> **OBJECTIVE**
Set down only the lines running from the one with "Recreate this object" to the one with "floor_t = 0.8; // [0.4:0.05:1.6]", both lines included, exactly as they stand, please.

> **EXTRACTED ENTRIES**

[start]

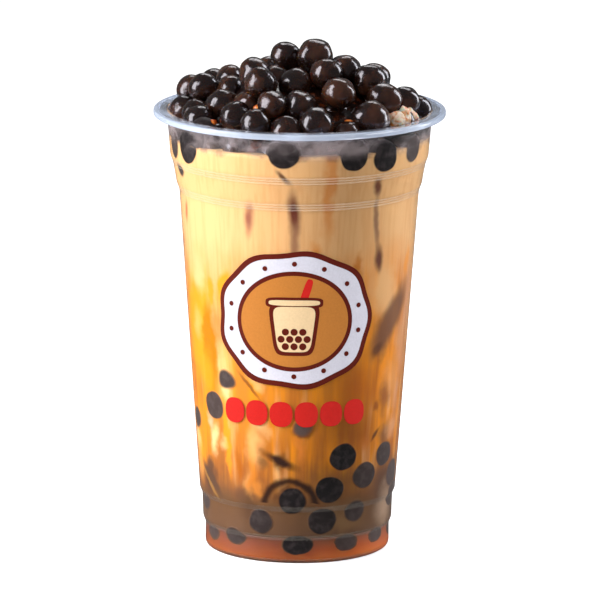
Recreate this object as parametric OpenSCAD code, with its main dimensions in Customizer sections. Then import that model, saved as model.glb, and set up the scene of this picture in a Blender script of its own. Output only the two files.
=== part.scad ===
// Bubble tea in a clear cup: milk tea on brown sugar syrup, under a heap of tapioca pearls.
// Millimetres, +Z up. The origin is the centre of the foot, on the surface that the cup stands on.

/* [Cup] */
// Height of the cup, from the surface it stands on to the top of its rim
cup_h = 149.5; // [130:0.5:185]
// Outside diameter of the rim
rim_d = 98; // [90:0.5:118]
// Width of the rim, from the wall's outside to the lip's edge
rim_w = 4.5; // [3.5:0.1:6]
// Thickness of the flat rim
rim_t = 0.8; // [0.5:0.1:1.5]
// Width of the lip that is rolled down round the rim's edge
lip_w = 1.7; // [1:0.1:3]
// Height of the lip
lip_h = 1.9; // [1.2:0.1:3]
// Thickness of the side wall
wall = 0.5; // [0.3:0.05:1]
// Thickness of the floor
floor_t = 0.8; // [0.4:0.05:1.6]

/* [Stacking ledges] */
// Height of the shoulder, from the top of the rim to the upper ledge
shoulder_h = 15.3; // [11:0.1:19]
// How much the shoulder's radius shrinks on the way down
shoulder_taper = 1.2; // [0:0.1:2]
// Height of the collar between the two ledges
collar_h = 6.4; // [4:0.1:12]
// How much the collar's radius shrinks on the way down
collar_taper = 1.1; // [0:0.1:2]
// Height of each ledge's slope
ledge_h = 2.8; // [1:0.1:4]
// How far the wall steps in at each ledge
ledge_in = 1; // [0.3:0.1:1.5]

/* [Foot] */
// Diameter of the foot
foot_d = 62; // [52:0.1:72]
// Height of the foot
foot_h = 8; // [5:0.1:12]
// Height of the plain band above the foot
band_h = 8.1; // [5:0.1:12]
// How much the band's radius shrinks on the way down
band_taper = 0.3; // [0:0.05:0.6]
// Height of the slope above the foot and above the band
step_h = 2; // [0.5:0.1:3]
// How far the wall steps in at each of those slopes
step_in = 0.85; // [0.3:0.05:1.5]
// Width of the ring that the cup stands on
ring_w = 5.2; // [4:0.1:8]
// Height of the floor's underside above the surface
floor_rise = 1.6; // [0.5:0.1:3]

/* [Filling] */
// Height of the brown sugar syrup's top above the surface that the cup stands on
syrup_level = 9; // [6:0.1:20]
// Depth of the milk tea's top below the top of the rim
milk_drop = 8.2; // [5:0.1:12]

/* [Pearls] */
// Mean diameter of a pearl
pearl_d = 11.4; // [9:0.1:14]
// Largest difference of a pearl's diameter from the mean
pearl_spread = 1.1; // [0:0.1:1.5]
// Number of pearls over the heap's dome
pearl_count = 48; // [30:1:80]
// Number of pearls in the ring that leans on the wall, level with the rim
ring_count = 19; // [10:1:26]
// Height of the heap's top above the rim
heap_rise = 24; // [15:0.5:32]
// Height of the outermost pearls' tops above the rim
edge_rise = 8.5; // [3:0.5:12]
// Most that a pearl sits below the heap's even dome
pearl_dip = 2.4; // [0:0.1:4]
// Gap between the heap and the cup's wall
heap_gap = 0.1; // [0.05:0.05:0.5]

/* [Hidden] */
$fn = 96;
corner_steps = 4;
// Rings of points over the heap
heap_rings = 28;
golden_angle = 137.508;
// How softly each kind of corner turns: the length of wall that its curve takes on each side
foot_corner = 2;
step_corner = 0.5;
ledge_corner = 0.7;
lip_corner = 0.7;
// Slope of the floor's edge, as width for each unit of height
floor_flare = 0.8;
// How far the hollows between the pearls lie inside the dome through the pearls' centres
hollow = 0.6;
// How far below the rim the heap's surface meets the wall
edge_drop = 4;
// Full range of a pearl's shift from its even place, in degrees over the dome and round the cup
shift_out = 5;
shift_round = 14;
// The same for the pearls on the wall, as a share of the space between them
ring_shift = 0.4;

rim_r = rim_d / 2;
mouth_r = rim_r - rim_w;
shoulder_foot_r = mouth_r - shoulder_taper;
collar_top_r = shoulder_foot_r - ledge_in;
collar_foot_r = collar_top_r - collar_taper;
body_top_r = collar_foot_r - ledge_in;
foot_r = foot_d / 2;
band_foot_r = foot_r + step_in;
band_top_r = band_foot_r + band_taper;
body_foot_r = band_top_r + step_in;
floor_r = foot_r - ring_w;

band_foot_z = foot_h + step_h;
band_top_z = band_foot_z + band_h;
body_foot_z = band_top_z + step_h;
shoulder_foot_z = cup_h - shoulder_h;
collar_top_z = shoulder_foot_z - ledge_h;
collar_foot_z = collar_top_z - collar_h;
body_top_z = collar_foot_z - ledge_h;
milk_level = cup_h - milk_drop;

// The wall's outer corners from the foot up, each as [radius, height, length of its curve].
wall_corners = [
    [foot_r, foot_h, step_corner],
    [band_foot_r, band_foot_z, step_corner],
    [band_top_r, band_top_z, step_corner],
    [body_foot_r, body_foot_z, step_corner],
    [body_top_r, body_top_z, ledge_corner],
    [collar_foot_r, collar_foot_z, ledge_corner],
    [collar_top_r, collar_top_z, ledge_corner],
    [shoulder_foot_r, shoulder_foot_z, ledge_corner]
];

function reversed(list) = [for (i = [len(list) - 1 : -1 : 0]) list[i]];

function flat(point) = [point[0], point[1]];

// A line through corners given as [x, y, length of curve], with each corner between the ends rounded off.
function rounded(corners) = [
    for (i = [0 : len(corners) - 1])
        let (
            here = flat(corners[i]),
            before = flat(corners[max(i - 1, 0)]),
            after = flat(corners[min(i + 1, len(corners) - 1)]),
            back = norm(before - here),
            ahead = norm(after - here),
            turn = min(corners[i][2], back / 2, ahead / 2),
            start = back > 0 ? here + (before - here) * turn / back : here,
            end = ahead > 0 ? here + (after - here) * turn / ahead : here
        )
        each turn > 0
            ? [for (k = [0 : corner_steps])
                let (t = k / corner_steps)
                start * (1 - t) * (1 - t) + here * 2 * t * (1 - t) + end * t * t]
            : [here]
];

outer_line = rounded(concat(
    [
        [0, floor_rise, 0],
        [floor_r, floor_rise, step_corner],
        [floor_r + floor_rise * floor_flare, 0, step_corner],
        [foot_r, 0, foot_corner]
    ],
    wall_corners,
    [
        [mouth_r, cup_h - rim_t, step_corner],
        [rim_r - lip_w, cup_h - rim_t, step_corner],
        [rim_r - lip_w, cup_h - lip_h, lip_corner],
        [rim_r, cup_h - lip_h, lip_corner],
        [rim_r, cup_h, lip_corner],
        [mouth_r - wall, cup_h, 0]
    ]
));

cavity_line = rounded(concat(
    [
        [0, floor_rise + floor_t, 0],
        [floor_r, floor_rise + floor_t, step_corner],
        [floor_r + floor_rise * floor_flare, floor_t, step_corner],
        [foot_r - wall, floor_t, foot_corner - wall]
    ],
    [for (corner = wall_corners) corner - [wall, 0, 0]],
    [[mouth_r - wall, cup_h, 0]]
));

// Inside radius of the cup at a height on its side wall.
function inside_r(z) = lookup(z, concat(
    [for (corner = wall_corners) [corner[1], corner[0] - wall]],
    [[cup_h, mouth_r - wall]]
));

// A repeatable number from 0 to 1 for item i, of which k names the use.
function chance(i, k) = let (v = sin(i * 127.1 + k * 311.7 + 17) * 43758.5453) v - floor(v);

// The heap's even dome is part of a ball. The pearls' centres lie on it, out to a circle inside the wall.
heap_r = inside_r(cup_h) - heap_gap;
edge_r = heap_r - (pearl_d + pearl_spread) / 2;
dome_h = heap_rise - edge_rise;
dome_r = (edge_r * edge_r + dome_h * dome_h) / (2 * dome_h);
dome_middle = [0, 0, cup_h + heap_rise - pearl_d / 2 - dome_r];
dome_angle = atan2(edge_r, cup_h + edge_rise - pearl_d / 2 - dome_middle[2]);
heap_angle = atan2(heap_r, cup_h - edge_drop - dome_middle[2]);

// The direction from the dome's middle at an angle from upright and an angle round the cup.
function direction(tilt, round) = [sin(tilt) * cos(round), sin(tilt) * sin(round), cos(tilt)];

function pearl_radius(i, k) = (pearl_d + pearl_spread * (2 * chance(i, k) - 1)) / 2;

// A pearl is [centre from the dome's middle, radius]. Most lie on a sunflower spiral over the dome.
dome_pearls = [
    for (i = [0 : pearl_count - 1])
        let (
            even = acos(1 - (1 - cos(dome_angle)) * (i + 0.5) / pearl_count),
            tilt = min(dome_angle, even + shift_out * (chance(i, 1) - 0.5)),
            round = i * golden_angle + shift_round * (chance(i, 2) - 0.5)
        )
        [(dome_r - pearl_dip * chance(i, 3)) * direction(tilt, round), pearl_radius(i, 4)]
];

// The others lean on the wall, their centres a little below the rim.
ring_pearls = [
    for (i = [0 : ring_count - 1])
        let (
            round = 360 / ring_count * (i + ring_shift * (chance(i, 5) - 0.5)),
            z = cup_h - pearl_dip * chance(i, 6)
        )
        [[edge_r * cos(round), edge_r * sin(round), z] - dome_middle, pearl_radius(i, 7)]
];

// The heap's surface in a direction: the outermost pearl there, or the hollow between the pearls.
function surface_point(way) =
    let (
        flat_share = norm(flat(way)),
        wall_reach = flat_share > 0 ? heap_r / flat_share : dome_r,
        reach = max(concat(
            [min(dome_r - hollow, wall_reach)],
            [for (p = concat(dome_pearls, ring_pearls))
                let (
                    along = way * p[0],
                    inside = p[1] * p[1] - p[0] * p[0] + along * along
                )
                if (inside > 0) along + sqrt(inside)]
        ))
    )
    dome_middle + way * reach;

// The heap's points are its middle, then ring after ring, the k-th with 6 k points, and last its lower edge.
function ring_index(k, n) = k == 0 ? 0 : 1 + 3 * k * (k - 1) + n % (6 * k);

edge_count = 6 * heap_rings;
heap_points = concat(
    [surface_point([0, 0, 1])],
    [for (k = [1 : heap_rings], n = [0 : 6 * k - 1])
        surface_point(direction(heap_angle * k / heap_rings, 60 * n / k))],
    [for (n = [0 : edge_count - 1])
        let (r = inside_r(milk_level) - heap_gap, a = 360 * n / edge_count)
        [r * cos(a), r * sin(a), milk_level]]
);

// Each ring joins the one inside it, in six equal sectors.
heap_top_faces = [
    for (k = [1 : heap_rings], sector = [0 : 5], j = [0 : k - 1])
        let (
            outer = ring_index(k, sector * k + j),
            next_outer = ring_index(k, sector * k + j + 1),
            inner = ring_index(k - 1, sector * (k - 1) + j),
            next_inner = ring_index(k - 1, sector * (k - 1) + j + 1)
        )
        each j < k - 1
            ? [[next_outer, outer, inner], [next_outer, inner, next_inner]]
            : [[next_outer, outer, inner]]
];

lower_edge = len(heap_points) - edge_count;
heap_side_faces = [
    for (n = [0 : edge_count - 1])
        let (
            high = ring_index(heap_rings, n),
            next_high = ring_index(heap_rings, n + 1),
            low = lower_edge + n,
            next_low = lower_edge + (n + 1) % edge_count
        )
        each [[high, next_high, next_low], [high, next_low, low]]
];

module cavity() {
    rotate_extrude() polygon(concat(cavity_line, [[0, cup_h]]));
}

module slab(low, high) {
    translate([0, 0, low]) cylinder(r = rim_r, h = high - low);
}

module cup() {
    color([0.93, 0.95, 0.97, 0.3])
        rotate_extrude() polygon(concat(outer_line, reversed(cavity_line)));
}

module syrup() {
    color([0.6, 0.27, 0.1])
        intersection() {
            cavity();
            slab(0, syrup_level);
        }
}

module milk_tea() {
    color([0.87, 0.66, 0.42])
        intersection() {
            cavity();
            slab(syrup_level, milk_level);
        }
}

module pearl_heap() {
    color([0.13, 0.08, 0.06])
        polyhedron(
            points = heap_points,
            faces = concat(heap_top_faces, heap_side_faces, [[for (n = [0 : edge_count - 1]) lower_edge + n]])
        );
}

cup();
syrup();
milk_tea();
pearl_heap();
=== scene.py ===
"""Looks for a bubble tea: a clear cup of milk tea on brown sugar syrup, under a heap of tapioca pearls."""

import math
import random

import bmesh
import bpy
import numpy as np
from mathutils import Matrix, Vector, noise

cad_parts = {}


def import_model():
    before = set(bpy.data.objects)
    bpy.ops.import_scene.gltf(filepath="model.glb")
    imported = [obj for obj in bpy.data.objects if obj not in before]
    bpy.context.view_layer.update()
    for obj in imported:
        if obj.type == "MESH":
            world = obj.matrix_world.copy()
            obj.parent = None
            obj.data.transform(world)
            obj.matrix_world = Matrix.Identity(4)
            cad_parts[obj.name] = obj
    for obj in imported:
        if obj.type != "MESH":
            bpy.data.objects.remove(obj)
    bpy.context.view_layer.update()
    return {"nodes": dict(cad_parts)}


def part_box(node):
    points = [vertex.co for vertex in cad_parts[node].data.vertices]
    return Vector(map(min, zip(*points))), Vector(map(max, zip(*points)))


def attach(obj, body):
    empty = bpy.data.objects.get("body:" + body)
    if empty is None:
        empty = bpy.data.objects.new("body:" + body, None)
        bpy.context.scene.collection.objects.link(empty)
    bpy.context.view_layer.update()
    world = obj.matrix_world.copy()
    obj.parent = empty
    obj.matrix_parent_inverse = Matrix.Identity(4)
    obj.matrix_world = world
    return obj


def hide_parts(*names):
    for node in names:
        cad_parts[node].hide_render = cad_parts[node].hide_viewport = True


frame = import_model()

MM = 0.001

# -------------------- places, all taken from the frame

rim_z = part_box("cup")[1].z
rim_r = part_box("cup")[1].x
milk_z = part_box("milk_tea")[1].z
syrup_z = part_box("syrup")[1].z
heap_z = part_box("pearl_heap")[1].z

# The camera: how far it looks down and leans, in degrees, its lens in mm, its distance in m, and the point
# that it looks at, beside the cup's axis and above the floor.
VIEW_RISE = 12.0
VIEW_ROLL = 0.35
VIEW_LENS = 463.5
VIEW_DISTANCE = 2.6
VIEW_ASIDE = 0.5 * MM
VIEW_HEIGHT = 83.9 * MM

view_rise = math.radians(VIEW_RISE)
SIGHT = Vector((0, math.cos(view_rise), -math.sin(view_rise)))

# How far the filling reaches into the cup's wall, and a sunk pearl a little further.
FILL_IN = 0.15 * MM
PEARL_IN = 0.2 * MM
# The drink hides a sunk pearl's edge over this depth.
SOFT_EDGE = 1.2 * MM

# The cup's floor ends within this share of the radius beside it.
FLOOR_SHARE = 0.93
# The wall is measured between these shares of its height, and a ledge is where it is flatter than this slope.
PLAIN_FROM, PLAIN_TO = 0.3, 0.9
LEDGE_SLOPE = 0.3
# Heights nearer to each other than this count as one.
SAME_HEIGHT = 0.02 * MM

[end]
[start]

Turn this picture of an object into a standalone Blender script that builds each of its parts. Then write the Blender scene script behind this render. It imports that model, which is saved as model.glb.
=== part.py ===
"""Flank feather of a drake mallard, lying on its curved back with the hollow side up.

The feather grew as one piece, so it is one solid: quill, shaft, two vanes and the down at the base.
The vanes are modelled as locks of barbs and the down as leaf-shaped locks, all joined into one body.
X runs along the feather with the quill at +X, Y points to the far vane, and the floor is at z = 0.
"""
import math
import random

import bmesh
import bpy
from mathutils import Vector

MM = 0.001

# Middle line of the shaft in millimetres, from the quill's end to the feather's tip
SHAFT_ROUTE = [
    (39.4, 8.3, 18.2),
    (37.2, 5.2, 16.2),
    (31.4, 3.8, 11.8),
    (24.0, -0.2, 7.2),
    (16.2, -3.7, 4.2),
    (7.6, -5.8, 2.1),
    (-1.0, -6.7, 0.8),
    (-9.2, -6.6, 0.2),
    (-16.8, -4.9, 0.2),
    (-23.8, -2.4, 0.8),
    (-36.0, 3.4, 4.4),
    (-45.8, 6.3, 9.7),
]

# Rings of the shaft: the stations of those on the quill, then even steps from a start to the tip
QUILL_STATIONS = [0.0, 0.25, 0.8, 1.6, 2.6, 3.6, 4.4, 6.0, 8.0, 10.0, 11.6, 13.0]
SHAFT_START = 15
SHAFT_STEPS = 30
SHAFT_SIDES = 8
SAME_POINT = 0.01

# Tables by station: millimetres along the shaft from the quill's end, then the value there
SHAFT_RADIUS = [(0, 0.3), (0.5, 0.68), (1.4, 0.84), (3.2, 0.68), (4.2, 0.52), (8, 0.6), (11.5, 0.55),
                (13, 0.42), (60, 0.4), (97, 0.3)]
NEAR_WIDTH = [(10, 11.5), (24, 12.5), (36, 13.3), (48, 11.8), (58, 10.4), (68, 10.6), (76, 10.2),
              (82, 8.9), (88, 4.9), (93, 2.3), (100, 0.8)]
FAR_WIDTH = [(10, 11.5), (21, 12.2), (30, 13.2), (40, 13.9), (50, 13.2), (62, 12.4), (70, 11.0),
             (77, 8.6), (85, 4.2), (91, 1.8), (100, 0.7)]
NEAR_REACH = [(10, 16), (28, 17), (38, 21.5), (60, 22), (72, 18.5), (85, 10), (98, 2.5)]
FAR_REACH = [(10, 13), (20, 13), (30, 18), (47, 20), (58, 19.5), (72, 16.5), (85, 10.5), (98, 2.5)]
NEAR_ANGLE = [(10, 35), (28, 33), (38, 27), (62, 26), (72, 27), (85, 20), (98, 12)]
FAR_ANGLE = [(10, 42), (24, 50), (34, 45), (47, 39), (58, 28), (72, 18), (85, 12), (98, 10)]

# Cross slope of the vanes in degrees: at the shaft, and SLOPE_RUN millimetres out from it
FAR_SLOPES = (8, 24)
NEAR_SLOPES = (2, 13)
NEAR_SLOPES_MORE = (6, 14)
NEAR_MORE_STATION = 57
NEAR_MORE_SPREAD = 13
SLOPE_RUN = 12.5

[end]

> **FINAL RESULT**
Recreate this object as parametric OpenSCAD code, with its main dimensions in Customizer sections. Then import that model, saved as model.glb, and set up the scene of this picture in a Blender script of its own. Output only the two files.
=== part.scad ===
// Bubble tea in a clear cup: milk tea on brown sugar syrup, under a heap of tapioca pearls.
// Millimetres, +Z up. The origin is the centre of the foot, on the surface that the cup stands on.

/* [Cup] */
// Height of the cup, from the surface it stands on to the top of its rim
cup_h = 149.5; // [130:0.5:185]
// Outside diameter of the rim
rim_d = 98; // [90:0.5:118]
// Width of the rim, from the wall's outside to the lip's edge
rim_w = 4.5; // [3.5:0.1:6]
// Thickness of the flat rim
rim_t = 0.8; // [0.5:0.1:1.5]
// Width of the lip that is rolled down round the rim's edge
lip_w = 1.7; // [1:0.1:3]
// Height of the lip
lip_h = 1.9; // [1.2:0.1:3]
// Thickness of the side wall
wall = 0.5; // [0.3:0.05:1]
// Thickness of the floor
floor_t = 0.8; // [0.4:0.05:1.6]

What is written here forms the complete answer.